Numerical study of quench in a HTS superconducting magnet for the 40T NHMFL project

The National High Magnetic Field Laboratory (NHMFL), USA, is advancing the development of a 40 T superconducting magnet, combining high-temperature REBCO inner coils with low-temperature superconducting (LTS) outer coils. As part of this initiative, a full-scale prototype coil—designated as the “Large Scale Coil” (LSC) has been fabricated and experimentally tested at 4.2 K using quench protection heaters. This thesis presents a comprehensive electrothermal numerical study of the LSC quench behaviour, performed using a coupled finite element method (FEM) model developed at the Department of Electrical, Electronics and Information Engineering (DEI), University of Bologna.

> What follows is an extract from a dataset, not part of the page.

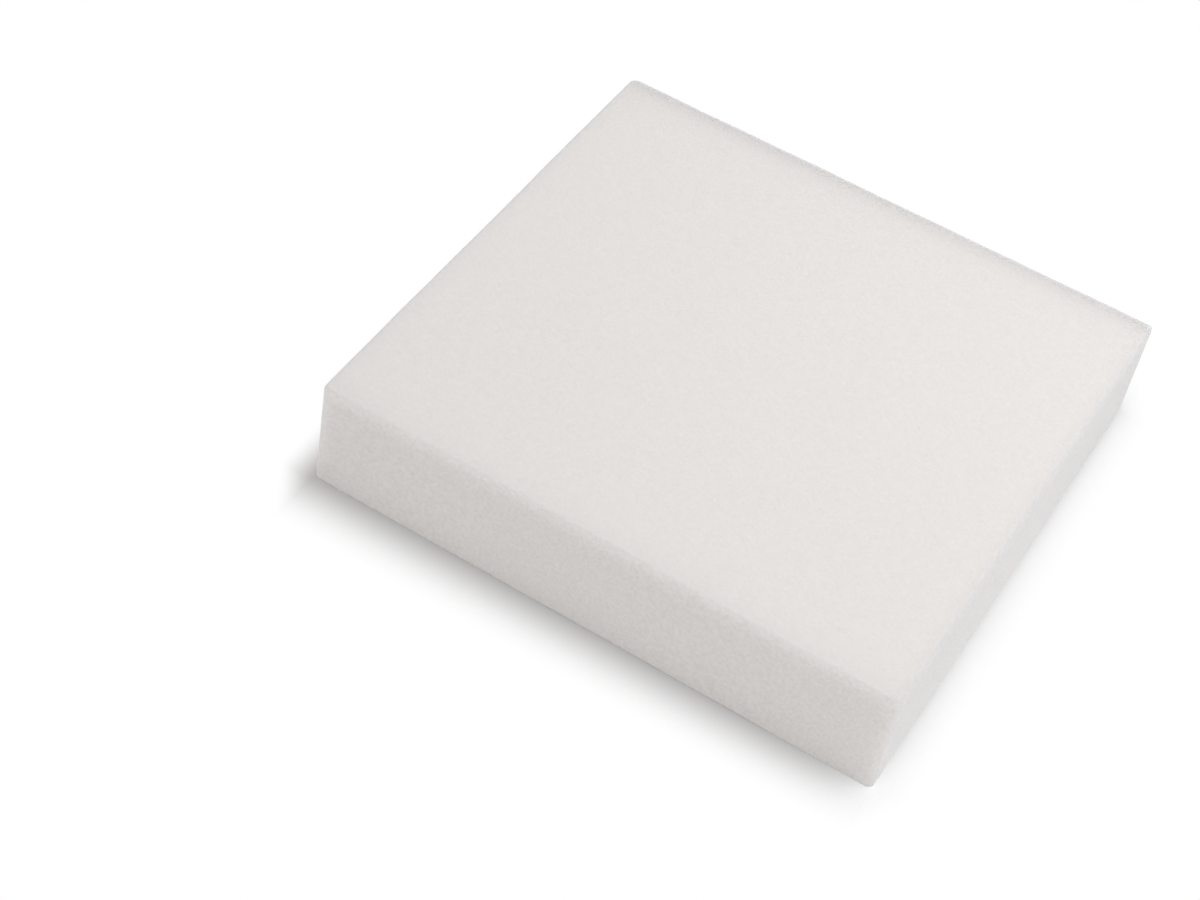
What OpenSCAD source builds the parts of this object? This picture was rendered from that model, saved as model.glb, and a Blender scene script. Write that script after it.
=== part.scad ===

The model incorporates homogenization of REBCO tapes and coil materials to reduce computational load while accurately coupling distributed contact resistances across the coil’s pancake submodules. Critical to this approach is the dynamic integration of temperature and field-dependent material properties, achieved through custom C-code subroutines linked to COMSOL Multiphysics simulations. Comparative analysis between simulation results and experimental data reveals a rather good agreement in current decay, voltage rise, and resistive transitions across magnet modules. Notably, the study highlights the disproportionate quench sensitivity of modules 2 to 6; not necessarily the central, highest-field modules; due to combined magnetic field strength and field angle effects on the critical current. Further tests are ongoing on the LSC, and the model will be applied to eventually predict and interpret the experimental results. This work provides a useful tool to guide the design of next prototypes in the frame of 40 T magnet project.